25. The 11th Hour
This movie is a must see not only by politicians, biologists and ecologists but by every citizen who sees that there is a future on this earth for all and be able to do something before it is too late!
Huge fires burning forests, devastating floods, dark clouds of industrial smoke, traffic jams, a million cars, deadly earthquakes, devastating floods, melting ice on mountain tops, traffic noise, and crowded malls. That is what you see when the show starts: it's called "The 11th Hour".
Produced and directed by Hollywood actor Leonardo DiCaprio, the new feature-length documentary film on the extent and gravity of the global environmental crisis is being shown in theaters across the United States and Canada this week.
The 131-minute film is based on interviews with more than 50 world - renowned figures, including the former Soviet president Mikhail Gorbachev, physicist Stephen Hawking, Noble Peace laureate Wangari Mathaai, environmentalist Bill McKibben, and Native American leader Oren Lyons.
Using striking images of the earth from aerial photography accompanied by solid music, DiCaprio tells the audience about the environmental destruction of the planet: "The evidence is now clear."
Unlike Al Gore's "Inconvenient Truth," an environmental documentary released last year in July, "The 11th Hour" does not merely warn of the consequences of the dangers posed by global warming. It rather attempts to raise the bigger question of whether the existing model of economic development is compatible with the laws of nature.
"The industrial civilization has caused irreparable damage," says DiCaprio in the opening scene. "Our political and corporate leaders have consistently ignored the overwhelming evidence."
In DiCaprio's view, global warming is "not the number one environmental challenge we face today, but one of the most important issues facing all of humanity."
The movie documents a wide range of issues related to environmental destruction, including climate change, loss of biodiversity, deforestation, depletion of ocean habitats, unsustainable patterns of consumption, overfishing, and environmental refugees.
The theme of the movie emphasizes that all these issues are interlinked with each other and that any initiative to solve them must be derived from an integrated approach based in scientific knowledge.

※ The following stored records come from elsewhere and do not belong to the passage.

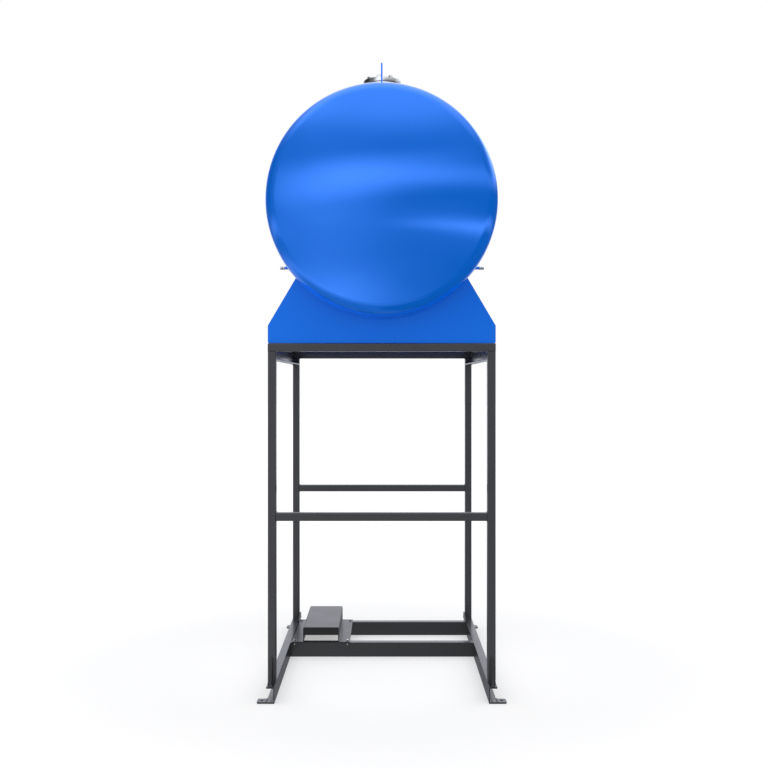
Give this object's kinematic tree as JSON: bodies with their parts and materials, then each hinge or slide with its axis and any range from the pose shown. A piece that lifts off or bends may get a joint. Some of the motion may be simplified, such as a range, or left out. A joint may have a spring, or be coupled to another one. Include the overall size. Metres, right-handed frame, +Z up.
{
  "type": "horizontal water tank on stand",
  "caption": "Horizontal steel water tank with dished ends on saddle plates, a flanged inlet on top and lifting lugs, on a tall frame stand with floor rails, anchor feet and a pump shelf.",
  "frame": {"origin": "on the floor under the middle of the stand, which is also the middle of the tank in plan", "axes": "+Z up, +Y towards the rear along the tank's axis, +X to the right seen from the front"},
  "size_m": [1.2, 1.7302, 3.2256],
  "materials": {
    "blue_paint": "smooth glossy blue enamel on welded steel",
    "dark_paint": "glossy dark grey enamel on steel tube and channel",
    "zinc": "bright zinc plating",
    "gasket": "black sheet rubber"
  },
  "bodies": {
    "root": {"tank_shell": "blue_paint", "tank_head_front": "blue_paint", "tank_head_rear": "blue_paint", "saddle_front": "blue_paint", "saddle_rear": "blue_paint", "saddle_ribs_front": "blue_paint", "saddle_ribs_rear": "blue_paint", "lifting_lug_front": "blue_paint", "lifting_lug_rear": "blue_paint", "inlet_neck": "blue_paint", "side_boss_left": "blue_paint", "side_boss_right": "blue_paint", "drain_socket": "blue_paint", "inlet_flange": "zinc", "inlet_cover": "zinc", "side_cap_left": "zinc", "side_cap_right": "zinc", "drain_plug": "zinc", "inlet_gasket": "gasket", "post_front_left": "dark_paint", "post_front_right": "dark_paint", "post_rear_left": "dark_paint", "post_rear_right": "dark_paint", "top_beam_front": "dark_paint", "top_beam_rear": "dark_paint", "top_channel_left": "dark_paint", "top_channel_right": "dark_paint", "crossbar_front": "dark_paint", "crossbar_rear": "dark_paint", "base_rail_left": "dark_paint", "base_rail_right": "dark_paint", "base_beam_middle": "dark_paint", "base_beam_rear": "dark_paint", "anchor_foot_front_left": "dark_paint", "anchor_foot_front_right": "dark_paint", "anchor_foot_rear_left": "dark_paint", "anchor_foot_rear_right": "dark_paint", "post_gusset_front_left": "dark_paint", "post_gusset_front_right": "dark_paint", "post_gusset_rear_left": "dark_paint", "post_gusset_rear_right": "dark_paint", "post_brace_left": "dark_paint", "post_brace_right": "dark_paint", "pump_shelf": "dark_paint"}
  },
  "joints": []
}
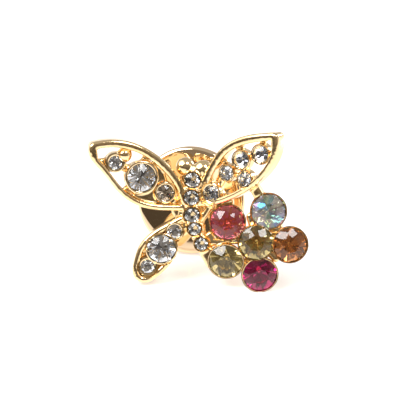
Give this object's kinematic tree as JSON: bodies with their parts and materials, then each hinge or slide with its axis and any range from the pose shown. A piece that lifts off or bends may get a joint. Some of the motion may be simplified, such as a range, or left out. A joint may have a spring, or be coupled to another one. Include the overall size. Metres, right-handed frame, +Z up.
{
  "type": "butterfly brooch",
  "caption": "Gold-tone butterfly pin with clear stones in its wings and body, a flower of coloured stones as one lower wing, and a round mirror-bright clutch on a post",
  "frame": {"origin": "middle of the bounding box's bottom face, on the surface that the brooch rests on", "axes": "+Z up, -Y towards the viewer of its face, +X to that viewer's right, across the wings"},
  "size_m": [0.0248, 0.0146, 0.0184],
  "materials": {
    "gold_casting": "polished gold plate",
    "gold_clutch": "mirror-polished gold plate",
    "clear_glass": "cut and foiled",
    "rose_glass": "cut and foiled",
    "aurora_glass": "cut, with an iridescent coat",
    "olive_glass": "cut and foiled",
    "topaz_glass": "cut and foiled",
    "ruby_glass": "cut and foiled"
  },
  "bodies": {
    "brooch": {"brooch_frame": "gold_casting", "aurora_stone": "aurora_glass", "body_stone_1": "clear_glass", "body_stone_2": "clear_glass", "body_stone_3": "clear_glass", "body_stone_4": "clear_glass", "body_stone_5": "clear_glass", "left_wing_stone_large": "clear_glass", "left_wing_stone_root": "clear_glass", "left_wing_stone_tip": "clear_glass", "olive_stone_centre": "olive_glass", "olive_stone_lower": "olive_glass", "right_wing_stone_lower": "clear_glass", "right_wing_stone_middle": "clear_glass", "right_wing_stone_root": "clear_glass", "right_wing_stone_tip": "clear_glass", "right_wing_stone_upper": "clear_glass", "rose_stone": "rose_glass", "ruby_stone": "ruby_glass", "tail_wing_stone_large": "clear_glass", "tail_wing_stone_tip": "clear_glass", "tail_wing_stone_top": "clear_glass", "topaz_stone": "topaz_glass"},
    "clutch": {"clutch_disc": "gold_clutch", "clutch_cap": "gold_clutch"}
  },
  "joints": [
    {"name": "clutch_slide", "type": "slide", "parent": "brooch", "child": "clutch", "axis": [0, 0.9612, -0.276], "range_m": [0, 0.004]}
  ]
}
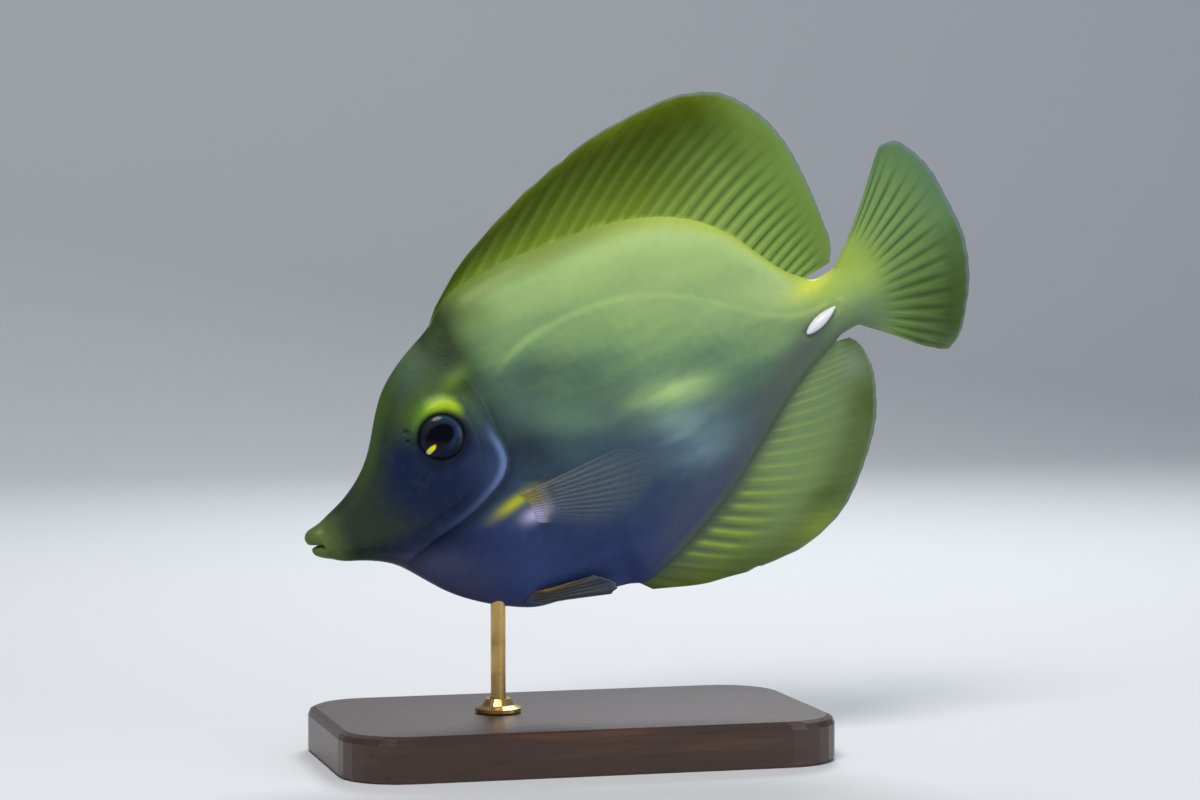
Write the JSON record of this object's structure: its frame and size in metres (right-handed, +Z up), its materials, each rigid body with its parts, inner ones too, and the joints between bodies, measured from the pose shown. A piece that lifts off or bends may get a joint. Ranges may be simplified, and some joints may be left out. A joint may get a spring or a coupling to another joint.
{
  "type": "yellow tang model",
  "caption": "Life-size museum model of a yellow tang tipped nose down as it swims, held by a rod in its breast on a flat wooden base.",
  "frame": {"origin": "on the floor, under the middle of the bounding box", "axes": "+Z up, -X the way the lips point, -Y the side of the fish that the picture shows, which is its left"},
  "size_m": [0.1387, 0.056, 0.1328],
  "materials": {
    "skin": "wet fish skin, yellow-green above and slate blue below",
    "fin": "thin olive-yellow membrane over raised rays",
    "eye": "dark glossy eye with a gold fleck in the iris",
    "lancet": "smooth white bone",
    "wood": "dark oiled wood",
    "brass": "satin brass"
  },
  "bodies": {
    "root": {"head": "skin", "trunk": "skin", "tail_stalk": "skin", "dorsal_fin": "fin", "anal_fin": "fin", "tail_fin": "fin", "pectoral_fin_left": "fin", "pectoral_fin_right": "fin", "pelvic_fin_left": "fin", "pelvic_fin_right": "fin", "eye_left": "eye", "eye_right": "eye", "lancet_left": "lancet", "lancet_right": "lancet", "stand_base": "wood", "stand_rod": "brass", "stand_collar": "brass"}
  },
  "joints": []
}
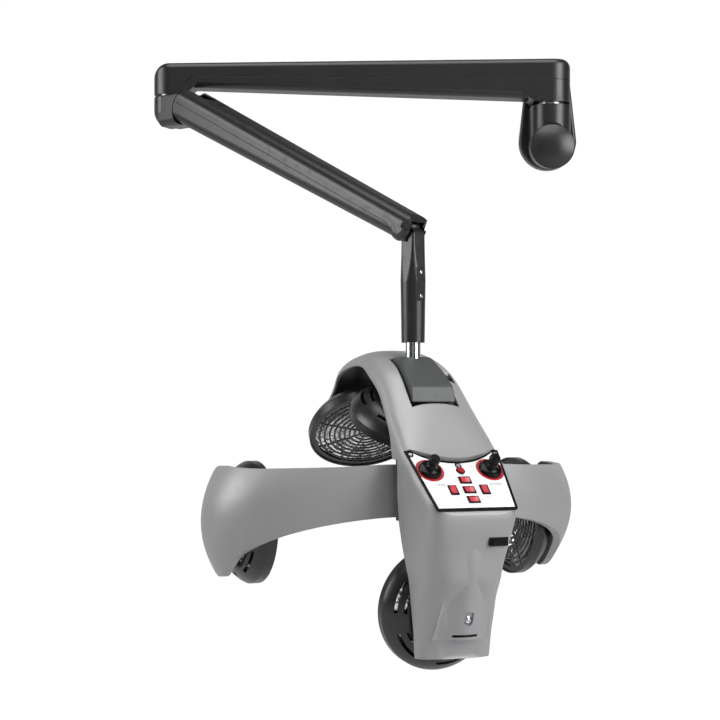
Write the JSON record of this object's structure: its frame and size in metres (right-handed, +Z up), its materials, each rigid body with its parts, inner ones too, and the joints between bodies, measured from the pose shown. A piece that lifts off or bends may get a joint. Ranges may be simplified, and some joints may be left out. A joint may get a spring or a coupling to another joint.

"I keep telling people...'Let us not destroy the forested mountains, because if you destroy the forests, the rivers will stop flowing, and the rains will become irregular, and the crops will fail, and you will die of hunger and starvation,'" says Mathaai. "Now the problem is that people don't make those linkages."
Reflecting on the same theme, Gorbachev sees ecological destruction as a global issue that demands a global response. "We need to think and act differently," he says.
Many among those interviewed by the "11th Hour" team hold a unanimous view that overemphasis on economic growth and greed for profits is largely responsible for the current environmental crises, including global warming.
In support of his thesis, DiCaprio argues that, at this point of human history, the industrialized civilization has become "sick" to the point that it needs "healing."
Like many others in the movie, renowned scientist Stephen Hawking sees ecological degradation as the direct result of irrational human actions and treatment of nature, which amount to collective self-destruction.
"We are committing suicide," he says in an interview.
The movie offers sharp and pointed criticism of American and other industrial nations' dependence on foreign oil. To make a point about U.S. security concerns and their links with foreign oil, DiCaprio has also engaged former CIA director James Woolsey in the movie.
"Winston Churchill had it right about us," Woolsey says. "He said the Americans always do the right thing, but unfortunately it's only after they have exhausted all other possibilities. We have been exhausting some fairly bad possibilities for a long time. I think maybe we are finally ready to get it right."
In giving his views on the state of the planet, Lyons warns the audience that humankind could disappear from the face the Earth due to its ill action, but notes that the Earth itself will survive.
"It will regenerate. The rivers, the waters, the mountains; everything will be green again. Because the Earth has all the time in the world. But we don't. Love the place you live in"-by Haider Rizvi in mynews.in.